High Probability Trading

Whether you are interested in foreign currency and Forex trading or any other type of trading, it is always going to be a matter of probabilities. Trading in general is a matter of probabilities and this is something that people don’t really understand at times. While the most important thing a person needs to be a successful trader is discipline, close behind that is a working knowledge about the theory behind the type of trading they are going to do. The theory behind all kinds of trading, regardless of the specifics, has to do with probability.

If you are familiar with terms like return on investment, risk versus reward and all of the synonymous phrases, then you are probably familiar with the fact that they refer to probabilities. If the probability of a trade reaching a certain level is x percent and the return on that trade is y percent, then you should go for the trade if y is greater than x. In other words, if the reward outweighs the risk, then you go for it. This is the basic principle of all kinds of trading but for some people, they are not interested in pursuing every net plus opportunity. They only want to be involved in high probability trading.

High Probability Trading - 67% success rate

There are many different kinds of trading around as previously mentioned, but high probability trading is one that many people love and use exclusively even to this day. The point of high probability trading is to enter a trade only when you feel that it will be very close to a sure thing. What people define as high probability differs from trader to trader but generally you will find that the more liberal traders will define a high probability as being successful two out of three times (around 67% success rate) and the most conservative traders will define a high probability as being successful four out of five times (around 80% success rate).

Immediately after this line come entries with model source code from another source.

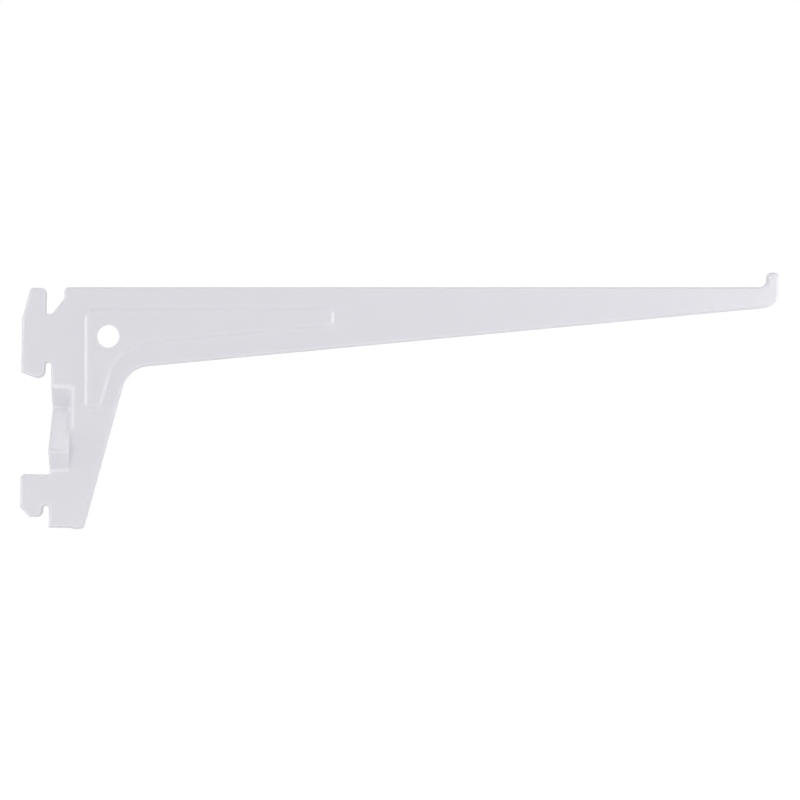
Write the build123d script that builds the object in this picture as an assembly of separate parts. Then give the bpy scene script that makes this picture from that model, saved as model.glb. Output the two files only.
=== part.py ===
from build123d import *
import os
from math import atan2, cos, degrees, radians, sin, tan

# A stamped steel shelf bracket that hangs in the slots of a wall rail.
# X runs out from the wall, Z runs up the plumb rail, and Y = 0 is the middle of the sheet.
# The origin is the seat of the upper hook, on the rail's face. The stiffening panel stands
# out on the front, which is the -Y side. Lengths are in millimetres, angles in degrees.

# Sheet, with the rounded edge that the punch draws in on the front
sheet = 3.0
front_rounding = 1.1
back_rounding = 0.35

# Rail that the hooks fit, and the lift of the arm that the load takes up
hook_pitch = 50.0
slot_width = 2.2
nose_lift_angle = 1.0

# Upper hook, measured from its seat and from the rail's face
upper_reach = 10.5
upper_slant_start = 15.1
upper_slant_run = 2.8
upper_heel_drop = 3.6
upper_tip_drop = 6.6
upper_tip_radius = 2.6
upper_front_radius = 2.0
upper_back_radius = 1.3
upper_top_drop = 0.2

# Lower hook, measured from its seat and from the rail's face
lower_reach = 10.1
lower_top_rise = 10.9
lower_top_chamfer = 1.1
lower_heel_drop = 0.6
lower_heel_run = 3.5
lower_tip_drop = 4.0
lower_tip_radius = 2.2

# Notch between the upper hook and the arm
notch_depth = 9.4
notch_floor_width = 2.15
notch_mouth = 6.3
notch_slope_angle = 53.0
notch_slope_radius = 1.3
notch_corner_radius = 0.7
notch_lip_radius = 1.6

# Arm and its nose, drawn with the top edge level
top_edge_height = 26.3
shelf_depth = 249.6
arm_depth = 30.75
nose_depth = 6.8
nose_width = 4.2
nose_rise = 5.1
nose_corner_radius = 1.5
nose_root_radius = 2.8
nose_chin_radius = 5.7

# Leg, drawn with the top edge level
leg_bottom = 57.65
leg_foot_reach = 11.1
leg_slope_angle = 15.35
toe_width = 4.8
toe_run = 1.5
toe_drop = 0.45
toe_radius = 1.7
inner_radius = 10.0

# Ledge where the rear edge meets the top of the lower hook
ledge_reach = 0.4
ledge_rise = 0.4

# Wave pressed in the rear edge, first to the back as a valley and then to the front as a ridge
wave_top = 6.75
wave_lead_in = 0.1
wave_valley_drop = 7.75
wave_valley_depth = 4.9
wave_ridge_depth = 3.7
wave_ridge_rise = 6.2
wave_lead_out = 0.55
wave_bend_length = 1.25
wave_crease_length = 0.82

# Side of the wave, half sheared from the sheet, which drags it back by a share of its depth.
# The skin that stands out starts to lean sooner than the skin that is hollow.
wave_width = 7.05
crown_lean_start = 3.1
crown_lean = 0.35
hollow_lean_start = 5.3
hollow_lean = 0.42
lean_steepening = 1.6
lean_sections = 2
shear_rounding = 1.4

# Raised stiffening panel, drawn with the top edge level. It ends in the arm and in the leg
# where it has narrowed to its end height and its foot width.
panel_height = 0.9
panel_flank = 1.0
panel_left = 11.75
panel_end_height = 6.5
panel_top_inset = 7.2
panel_foot_width = 5.53
panel_arm_inset = 7.7
panel_leg_inset = 5.1
panel_corner_radius = 2.4
panel_heel_radius = 4.2
panel_bend_radius = 15.5
panel_rounding = 0.6

# Round hole in the panel
hole_radius = 4.0
hole_along = 19.85
hole_height = 9.15
hole_rounding = 0.3


def on_arm(along, up):
    """Turn a point drawn with the top edge level into the rail's frame, nose lifted."""
    lift = radians(nose_lift_angle)
    return along * cos(lift) - up * sin(lift), along * sin(lift) + up * cos(lift)


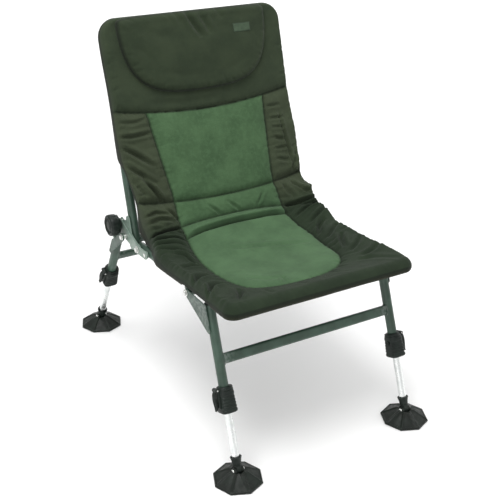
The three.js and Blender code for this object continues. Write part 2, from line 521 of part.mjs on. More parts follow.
// gussets welded on the outer sides of the legs
const down = (top, hub, at) => {
  const L = Math.hypot(top[0] - hub[0], top[1] - hub[1], top[2] - hub[2]);
  return [top[1] + ((hub[1] - top[1]) * at) / L, top[2] + ((hub[2] - top[2]) * at) / L];
};
for (const s of [-1, 1]) {
  const c0 = down(FT, FH, 4), c1 = down(FT, FH, 56);
  const front = join(
    plateX(capsule(A, c0, 9, 8), ...span(s, F_GUSSET_X)),
    plateX(poly([A, [c0[0] - 2, c0[1] + 2], c1]), ...span(s, F_GUSSET_X)),
    plateX(capsule(A, c1, 9, 6), ...span(s, F_GUSSET_X)),
    plateX(capsule(c0, c1, 8, 6), ...span(s, F_GUSSET_X)));
  put(`front_gusset_${side(s)}`, cut(front, rodX(A[0], A[1], 4.3, ...span(s, [200, 260]))), steel());

  const d0 = down(RT, RH, 63), d1 = down(RT, RH, 104);
  const rear = join(
    plateX(capsule(R, d0, 9.6, 5.5), ...span(s, R_GUSSET_X)),
    plateX(poly([R, d0, d1]), ...span(s, R_GUSSET_X)),
    plateX(capsule(R, d1, 9.6, 5.5), ...span(s, R_GUSSET_X)),
    plateX(capsule(d0, d1, 5.5, 5.5), ...span(s, R_GUSSET_X)));
  put(`rear_gusset_${side(s)}`, cut(rear,
    rodX(R[0], R[1], 4.3, ...span(s, [240, 270])),
    rodX(STOP[0], STOP[1], 4.8, ...span(s, [240, 270]), 8)), steel());

  // plastic caps on the front leg tops, where they bear against the rails
  const T = [s * FT[0], FT[1], FT[2]];
  const up = [s * (FT[0] - FH[0]), FT[1] - FH[1], FT[2] - FH[2]];
  const cap = turned([[0, -8], [TUBE_RI - GAP, -8], [TUBE_RI - GAP, -0.3], [TUBE_R, -0.3], [TUBE_R, 4.5], [TUBE_R - 2, 6.5], [0, 6.5]]);
  const railAxis = basis([s * RAIL_X, A[0], railZ(A[0])], [0, 1, RAIL_SLOPE], [1, 0, 0]);
  put(`front_leg_cap_${side(s)}`, cut(cap.applyMatrix4(basis(T, up, [s, 0, 0])),
    bar(TUBE_R + GAP, -160, 60).applyMatrix4(railAxis)), plastic());
}

export default chair;
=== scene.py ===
# Carp fishing chair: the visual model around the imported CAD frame.
# Helpers take millimetres in the row frame and write metres.
import json
import math

import bmesh
import bpy
from mathutils.bvhtree import BVHTree
import numpy as np
from mathutils import Matrix, Vector
from mathutils.geometry import tessellate_polygon

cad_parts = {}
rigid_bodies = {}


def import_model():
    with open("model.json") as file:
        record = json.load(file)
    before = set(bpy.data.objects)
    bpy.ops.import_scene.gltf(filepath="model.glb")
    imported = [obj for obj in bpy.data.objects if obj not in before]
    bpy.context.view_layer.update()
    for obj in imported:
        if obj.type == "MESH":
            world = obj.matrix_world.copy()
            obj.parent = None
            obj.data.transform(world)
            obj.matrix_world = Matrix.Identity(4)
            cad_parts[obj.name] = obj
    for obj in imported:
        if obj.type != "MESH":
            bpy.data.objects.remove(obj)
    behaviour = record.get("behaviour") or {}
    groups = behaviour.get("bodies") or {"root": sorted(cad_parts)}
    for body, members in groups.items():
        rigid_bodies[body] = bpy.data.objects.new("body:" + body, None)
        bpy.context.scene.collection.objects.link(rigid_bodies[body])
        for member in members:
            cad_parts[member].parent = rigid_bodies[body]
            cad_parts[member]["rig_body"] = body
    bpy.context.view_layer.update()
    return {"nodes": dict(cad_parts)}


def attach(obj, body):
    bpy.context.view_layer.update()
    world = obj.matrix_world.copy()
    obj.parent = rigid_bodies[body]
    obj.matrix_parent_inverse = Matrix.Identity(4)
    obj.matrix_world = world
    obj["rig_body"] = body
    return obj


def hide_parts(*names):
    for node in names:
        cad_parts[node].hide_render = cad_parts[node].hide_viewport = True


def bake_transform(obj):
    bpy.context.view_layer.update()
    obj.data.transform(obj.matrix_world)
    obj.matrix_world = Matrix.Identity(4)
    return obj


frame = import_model()
NODES = frame["nodes"]
MM = 0.001
SIDES = (("left", -1), ("right", 1))


# ------------------------------------------------------------------ dimensions
TUBE_R = 11.0
RAIL_X = 226.5
SLOPE = -0.0791


def rail_z(y):
    return 387.5 + SLOPE * (y + 258)


P1 = (82.0, rail_z(82))
LEAN = math.radians(16)
U2 = np.array([math.sin(LEAN), math.cos(LEAN)])       # up the back, in (y, z)
N2 = np.array([-math.cos(LEAN), math.sin(LEAN)])      # out of its front
BACK0 = np.array(P1) - 41.2 * N2
KS = math.hypot(1, SLOPE)
D1 = np.array([1, SLOPE]) / KS                        # along the seat to the rear
N1 = np.array([-SLOPE, 1]) / KS                       # up out of the seat
SEAT0 = np.array([0.0, rail_z(0)])
KB = (180.0, 391.0)
A = (-169.0, 363.0)
R = (146.0, 370.0)
STOP = (197.0, 352.0)
FT, FH = (226.5, -251.0, 370.0), (230.0, -385.0, 24.0)
RT, RH = (242.0, 178.0, 388.0), (232.0, 385.0, 24.0)
LEGS = {
    "front": dict(top=FT, hub=FH, clamp=(180, 238), end=214, start=0.6, cross=122.5, inner=243),
    "rear": dict(top=RT, hub=RH, clamp=(188, 246), end=222, start=56, cross=134, inner=241),
}
HUB_Z = 24.0
CUP = (12.6, 32.0)


def back_pt(n, u):
    """(y, z) at n behind the hinge and u up the back."""
    return (P1[0] - n * N2[0] + u * U2[0], P1[1] - n * N2[1] + u * U2[1])


# --------------------------------------------------------------- mesh helpers
def new_object(name, verts, faces, material=None, smooth=True):
    mesh = bpy.data.meshes.new(name)
    mesh.from_pydata([tuple(float(c) * MM for c in v) for v in verts], [], [tuple(int(i) for i in f) for f in faces])
    mesh.validate()
    if smooth:
        mesh.shade_smooth()
    if material:
        mesh.materials.append(material)
    obj = bpy.data.objects.new(name, mesh)
    bpy.context.scene.collection.objects.link(obj)
    return obj


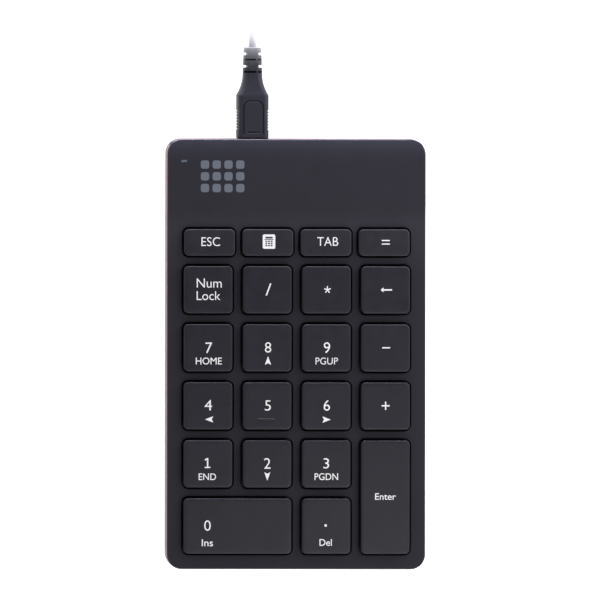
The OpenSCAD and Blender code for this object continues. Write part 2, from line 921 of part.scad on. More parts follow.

It really is up to you as to how you define high probability, and what seems like a risk to some, may not seem such a risk to others.

Factors Affecting high Probability

There are many factors that can affect high probability trading. Two are briefly discussed below.

The first factor is the length at which you are going to trade your Forex currency. A general rule of thumb to follow in this would be that the longer a trade goes beyond your expected point, the lower the probability becomes. This is not always set in stone however as even a trade set on minutes could take a week to get to the point you want it to reach. But there is a very general relationship with trades that go longer than expected and a decreasing probability.

The second factor is the distance the price has to travel. In other words, if you are entering a long position trade with a profit objective of 40 pips, generally that will carry a higher probability of success than a profit objective of 60 pips on the exact same trade.

Why High Probability Trading?

The most apparent reason for high probability trading is primarily one of psychology. Some people really do not like to lose many trades, even if those trades have a positive expected value to begin with. To that end, many people will only take very high probability trades in the hope that they limit the number of times their trades go down.